Designed to give the appearance of refined simplicity, the home uses stacked and expressed timber detail as well as unadorned and uncolored wood cladding. To maintain this regionalist sensitivity within, custom cabinetry, casework and timberwork incorporate cedar and fir grown and milled in the Northwest. “We had hoped not only to give honor and dignity to the timber that once stood on this site, but also to give warmth and a tactile feel to the experience as one passes beside, between, beneath and through the structures,” Billington says.

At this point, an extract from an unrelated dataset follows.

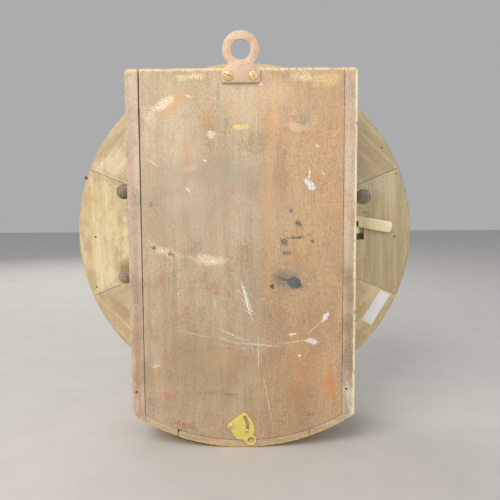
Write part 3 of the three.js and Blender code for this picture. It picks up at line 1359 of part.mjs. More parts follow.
// Recoil anchor: two pallets on an arched arm, spanning seven and a half teeth
function buildEscapement() {
  const escapeFront = BACK_PLATE_FRONT - ESCAPE_WHEEL_AT - ESCAPE_METAL;
  const yFront = escapeFront - (PALLET_METAL - ESCAPE_METAL) / 2;
  const yBack = yFront + PALLET_METAL;
  const lift = PALLET_AXIS_HEIGHT - ESCAPE[1];
  const span = radians((360 / ESCAPE_TEETH) * 7.5) / 2;
  const reach = ESCAPE_RADIUS + PALLET_CLEAR;
  const nib = [reach * Math.sin(span), -lift + reach * Math.cos(span)];
  const arm = new THREE.Shape();
  arm.moveTo(0, 5);
  arm.quadraticCurveTo(nib[0] * 0.75, 4, nib[0] + 3.4, nib[1] + 5);
  arm.lineTo(nib[0] + 2.2, nib[1] + 0.6);
  arm.lineTo(nib[0], nib[1]);
  arm.quadraticCurveTo(nib[0] * 0.75, -1, 0, -3.2);
  arm.quadraticCurveTo(-nib[0] * 0.75, -1, -nib[0], nib[1]);
  arm.lineTo(-nib[0] - 2.2, nib[1] + 0.6);
  arm.lineTo(-nib[0] - 3.4, nib[1] + 5);
  arm.quadraticCurveTo(-nib[0] * 0.75, 4, 0, 5);
  const anchor = cut(prism(arm, yBack, yFront, 5), axle(ARBOR + HOLE_FIT, 2 * RECESS_Y, 0, CENTRE, 10));
  place("pallet_anchor", atArbor(anchor, PALLETS), "steel");

  // The arbor runs through the back plate to the cock, and carries the crutch behind the plate
  const crutchBack = BACK_PLATE_BACK + GAP + 1.2 + CRUTCH_THICKNESS;
  const crutchFront = crutchBack - CRUTCH_THICKNESS;
  const leg = shapeOf([
    [-1.6, 0],
    [-1.2, -CRUTCH_LENGTH],
    [1.2, -CRUTCH_LENGTH],
    [1.6, 0],
  ]);
  const forkInner = ROD_RADIUS + 0.4;
  const forkLow = -CRUTCH_LENGTH - 1.5;
  const forkHigh = -CRUTCH_LENGTH + 1.5;
  const crutch = join(
    turned(
      [
        [0, FRONT_PLATE_FRONT],
        [PIVOT, FRONT_PLATE_FRONT],
        [PIVOT, FRONT_PLATE_BACK + GAP],
        [ARBOR, FRONT_PLATE_BACK + GAP],
        [ARBOR, COCK_BEARING_FRONT - GAP],
        [PIVOT, COCK_BEARING_FRONT - GAP],
        [PIVOT, COCK_BEARING_FRONT + COCK_THICKNESS],
        [0, COCK_BEARING_FRONT + COCK_THICKNESS],
      ],
      10,
    ),
    prism(circleShape(3.2), crutchBack, crutchFront, 5),
    prism(leg, crutchBack, crutchFront),
    block(
      [-forkInner - 1.4, forkInner + 1.4],
      [crutchFront, ROD_Y - forkInner],
      [forkLow, forkHigh],
    ),
    block([-forkInner - 1.4, -forkInner], [crutchFront, ROD_Y + 3.5], [forkLow, forkHigh]),
    block([forkInner, forkInner + 1.4], [crutchFront, ROD_Y + 3.5], [forkLow, forkHigh]),
  );
  place("crutch", atArbor(crutch, PALLETS), "steel");

  // Back cock: foot on the plate, a bearing for the arbor, and a slotted arm for the spring
  const top = PALLET_AXIS_HEIGHT + COCK_RISE;
  const armLow = top - COCK_THICKNESS;
  const cockBack = ROD_Y + SPRING_HALF_WIDTH + 1.5;
  const side = shapeOf([
    [BACK_PLATE_BACK, armLow - 3],
    [BACK_PLATE_BACK + 3, armLow - 3],
    [BACK_PLATE_BACK + 3, armLow],
    [COCK_BEARING_FRONT, armLow],
    [COCK_BEARING_FRONT, PALLET_AXIS_HEIGHT - 4.5],
    [COCK_BEARING_FRONT + COCK_THICKNESS, PALLET_AXIS_HEIGHT - 4.5],
    [COCK_BEARING_FRONT + COCK_THICKNESS, PALLET_AXIS_HEIGHT],
    [cockBack, PALLET_AXIS_HEIGHT],
    [cockBack, top],
    [BACK_PLATE_BACK, top],
  ]);
  const cockBody = solid(
    new THREE.ExtrudeGeometry(side, { depth: 2 * COCK_HALF_WIDTH, bevelEnabled: false })
      .rotateX(Math.PI / 2)
      .rotateZ(Math.PI / 2)
      .translate(-COCK_HALF_WIDTH, 0, 0),
  );
  const cock = cut(
    cockBody,
    axle(PIVOT + RUN, 2 * RECESS_Y, 0, PALLETS, 10),
    block(
      [-SPRING_THICKNESS / 2 - SPRING_PLAY, SPRING_THICKNESS / 2 + SPRING_PLAY],
      [ROD_Y - SPRING_HALF_WIDTH - 0.5, cockBack + 1],
      [PALLET_AXIS_HEIGHT - 1, top + 1],
    ),
  );
  place("back_cock", cock, "brass");
}

function buildPendulum() {
  const top = PALLET_AXIS_HEIGHT + COCK_RISE;
  const bobAt = PALLET_AXIS_HEIGHT - PENDULUM_LENGTH;
  const springLow = PALLET_AXIS_HEIGHT - SPRING_LENGTH;
  const spring = join(
    block(
      [-SPRING_THICKNESS / 2, SPRING_THICKNESS / 2],
      [ROD_Y - SPRING_HALF_WIDTH, ROD_Y + SPRING_HALF_WIDTH],
      [springLow, top + 1.6],
    ),
    rod(1, -4, 4, "x", [0, ROD_Y, top + 1.6], 8),
  );
  place("suspension_spring", spring, "steel");
  const rodTop = springLow + 5;
  const rodLow = bobAt - BOB_RADIUS - ROD_BELOW_BOB;
  const slot = block(
    [-SPRING_THICKNESS / 2 - GAP, SPRING_THICKNESS / 2 + GAP],
    [ROD_Y - 5, ROD_Y + 5],
    [springLow - GAP, rodTop + 1],
  );
  const body = join(
    rod(ROD_RADIUS, rodLow, springLow, "z", [0, ROD_Y, 0], 12),
    block(
      [-2.4, 2.4],
      [ROD_Y - SPRING_HALF_WIDTH, ROD_Y + SPRING_HALF_WIDTH],
      [springLow - 3, rodTop],
    ),
  );
  place("pendulum_rod", cut(body, slot), "steel");

  const steps = 3;
  const lens = [[0, -BOB_THICKNESS / 2]];
  const rim = 1.2;
  const bulge = BOB_THICKNESS / 2 - rim;
  const sphere = (BOB_RADIUS ** 2 + bulge ** 2) / (2 * bulge);
  const height = (r) => rim + Math.sqrt(sphere ** 2 - r ** 2) - (sphere - bulge);
  for (let i = 1; i <= steps; i++) lens.push([(BOB_RADIUS * i) / steps, -height((BOB_RADIUS * i) / steps)]);
  for (let i = steps; i >= 1; i--) lens.push([(BOB_RADIUS * i) / steps, height((BOB_RADIUS * i) / steps)]);
  lens.push([0, BOB_THICKNESS / 2]);
  const bob = cut(
    turned(lens, 28, "y", [0, ROD_Y, bobAt]),
    rod(ROD_RADIUS + RUN, bobAt - BOB_RADIUS - 5, bobAt + BOB_RADIUS + 5, "z", [0, ROD_Y, 0], 12),
  );
  place("pendulum_bob", bob, "brass");
  const nutTop = bobAt - BOB_RADIUS - NUT_GAP;
  const nut = cut(
    rod(NUT_RADIUS, nutTop - NUT_HEIGHT, nutTop, "z", [0, ROD_Y, 0], 14),
    rod(ROD_RADIUS + RUN, nutTop - NUT_HEIGHT - 1, nutTop + 1, "z", [0, ROD_Y, 0], 12),
  );
  place("rating_nut", nut, "brass");
}

buildCase();
buildSurround();
buildPegs();
buildHangings();
buildSteadyPlate();
buildCatch();
buildBezel();
buildDial();
buildHands();
buildDoors();
buildPlates();
buildGoingTrain();
buildMotionWork();
buildEscapement();
buildPendulum();

export default root;
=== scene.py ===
"""Looks of a school wall clock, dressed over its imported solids.

The camera looks at the clock's back, almost square to it, and the floor lies under its foot.
Sizes are in millimetres in the clock's own frame: +Z up, +Y out of the box's rear face, and the
dial looking along -Y with its centre at x = z = 0. A piece becomes metres when it is finished.
"""

from __future__ import annotations

import functools
import logging
import math
from dataclasses import dataclass
from enum import Enum
from typing import Sequence

import bmesh
import bpy
from mathutils import Matrix, Vector


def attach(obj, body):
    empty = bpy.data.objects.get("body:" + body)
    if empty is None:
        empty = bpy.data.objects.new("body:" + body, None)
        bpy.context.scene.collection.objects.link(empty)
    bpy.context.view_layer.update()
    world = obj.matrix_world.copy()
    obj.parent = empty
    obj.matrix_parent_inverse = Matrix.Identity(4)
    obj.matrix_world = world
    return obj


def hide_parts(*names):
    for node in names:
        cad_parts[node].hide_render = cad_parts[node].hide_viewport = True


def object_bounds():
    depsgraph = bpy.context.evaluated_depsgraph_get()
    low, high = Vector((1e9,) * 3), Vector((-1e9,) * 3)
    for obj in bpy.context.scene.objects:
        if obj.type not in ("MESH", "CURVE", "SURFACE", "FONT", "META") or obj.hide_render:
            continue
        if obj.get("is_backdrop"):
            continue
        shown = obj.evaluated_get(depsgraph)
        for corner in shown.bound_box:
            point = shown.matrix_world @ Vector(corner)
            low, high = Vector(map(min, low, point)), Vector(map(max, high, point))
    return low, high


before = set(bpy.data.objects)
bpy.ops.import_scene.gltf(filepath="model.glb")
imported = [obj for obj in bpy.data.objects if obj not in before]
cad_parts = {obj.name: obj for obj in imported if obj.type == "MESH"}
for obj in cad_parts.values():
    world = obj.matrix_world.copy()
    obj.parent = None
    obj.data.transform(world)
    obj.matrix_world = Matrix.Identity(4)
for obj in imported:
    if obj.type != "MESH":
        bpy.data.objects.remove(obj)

LOG = logging.getLogger("school_clock")
MM = 0.001

Point = tuple[float, float]
Place = tuple[float, float, float]
Colour = tuple[int, int, int]
Socket = bpy.types.NodeSocket

ORIGIN: Place = (0.0, 0.0, 0.0)
SPOT_DEPTH = 800.0  # how far a spot reaches through the wood
CHALK: Colour = (240, 234, 220)
SOOT: Colour = (92, 88, 86)
FOOT_MIDDLE: Place = (0.0, 0.0, -7.1)
FOOT_RADIUS = 194.9
REAR = -112.0  # the rear face of the surround
THROUGH: Point = (-145.0, -120.0)  # a run that passes right through dial, bezel and hands
SHARP = 32.0  # degrees from which an edge stays sharp
WELD = 0.002  # how near two points have to be to become one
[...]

“The couple and I had talked at length after seeing the site about different ways of thinking about placing a building on a site like this,” Billington recalls. They discussed the varying spiritual elements of the location and ways that would best unfold its magic. They thought of Shinto Shrines and Zen tea houses of Japan: “These sometimes obscure themselves, being revealed slowly through a series of changing axial movements, goals and rewards that lead one through the structure and the landscapes beyond,” Billington says. “The structures reveal themselves in an intimate ‘scenographic’ fashion—much like the structure of a movie or of a piece of music—rather than merely as an object standing in space.”

Billington adds, “In moving through a structure in this fashion, opportunities—events—present themselves to experience both the macro as well as micro environment surrounding and within the house—one of the clients’ goals.”

As a result, each of the three structures—the garage pavilion, the main house and the living pavilion—rises to a simple pitched roof with projecting eaves, and each is set parallel to the site’s descending contours. A somewhat offset T-shape is the resulting configuration, with the largest section, the main house, serving as the north and south horizontal element.